The "Coil Back" Sacrifice
Sometimes, the most efficient path looks incredibly inefficient at first. You may encounter a puzzle where a critical Key Tile is in a far-flung corner, with no obvious way to get there without trapping yourself. The "Coil Back" technique involves intentionally leaving a large, open area of the grid empty to create a long, snaking path to reach that one critical tile. Once you hit the key, you then methodically "coil back" on yourself, using the path you left open to fill in the rest of the grid. This feels wrong, as you're ignoring huge chunks of the puzzle, but it's often the only way to satisfy a complex dependency.
Snake Coil: Puzzle Adventure in-game screenshot
Reading "Phantom Walls"
As your snake grows longer, its own body becomes a wall. Advanced puzzles are designed around this. You need to visualize how the path you're creating will block off future options. Before entering a large, open chamber, ask: "If I go left here, will the snake's body cut off access to the upper-right quadrant?" This requires thinking 10-20 moves ahead. A good habit is to always fill the most claustrophobic and complex areas first, leaving large open areas for last. It's much easier to maneuver and fill a simple 4x4 box at the end than it is to navigate a winding, trap-filled corridor.
Frequently Asked Questions
What's the hardest type of snake coil puzzle?
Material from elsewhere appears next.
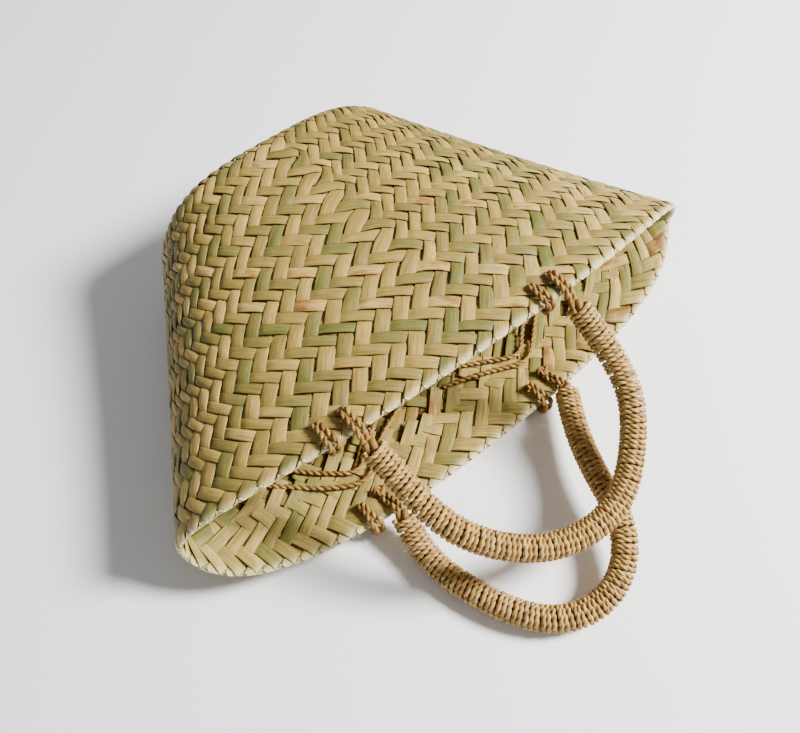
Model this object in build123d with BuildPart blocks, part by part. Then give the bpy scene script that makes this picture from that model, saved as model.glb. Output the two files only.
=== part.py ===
# Woven market basket: a soft flared bag plaited from flat rush strips, lying on its back wall.
# X runs along the mouth, Y from the mouth to the base, Z up from the table. Millimetres.
import os
from math import copysign, cos, pi, radians, sin, tan

from build123d import *

os.makedirs("parts", exist_ok=True)

# --- driving dimensions of the bag ---
mouth_half = 181.0  # half the width of the mouth, corner to corner
base_half = 83.0  # half the width of the base
wall_length = 170.0  # from the mouth's corners to the outside of the base
mouth_top = 84.0  # height of the front rim above the table
base_top = 88.0  # height of the front wall at the base
mouth_middle = 36.0  # height at which the mouth's corners fold
base_middle = 16.0  # height at which the base is widest
rest_sag = 3.0  # how far the back wall's curve dips past the table before it is pressed flat
mouth_lift = 0.00145  # the back rim curls up off the table: rise per square millimetre of distance
lift_start = 40.0  # where the back wall starts to curl up
base_round = 12.0  # rounding from the walls into the base
mouth_power = 2.05  # roundness of the section at the mouth: 2 is an ellipse
base_power = 3.2  # roundness of the section at the base: squarer
wall = 2.2  # plaited wall, two strips thick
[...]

Puzzles that combine multiple constraints are the toughest. For example, a grid with two different "Key & Gate" pairs and a large number of dead-end corridors forces you to solve the path in a very specific sequence. If you collect Key A before you're in a position to use it, you might trap yourself away from Key B.
Is there always only one solution? In Snake Coil: Puzzle Adventure, nearly every puzzle is designed to have a single, unique solution. This is a crucial clue. If you find yourself debating between two seemingly valid starting moves, it's likely that one of them will lead to a contradiction later on. The designers rely on this uniqueness to guide you toward the intended logic.
How do you solve puzzles with multiple snakes? The late-game puzzles that introduce a second, color-coded snake operate on the same principles, but with an added layer of intersection logic. The key is to solve as much of one snake's path as possible, treating the second snake as a series of temporary "blocker" tiles. Then, solve the second snake's path using the first snake's completed body as the new set of walls. Often, they must move in tandem, with one snake opening a path for the other.
The Final Word
Every snake coil puzzle is a logic problem, not a maze. There is no guesswork involved, and brute force will only lead to frustration. By shifting your perspective—from chasing the start to defining the end—you can deconstruct any grid. Look for the constraints, identify the forced moves, and respect the patterns. The path is already there, waiting for you to see its structure.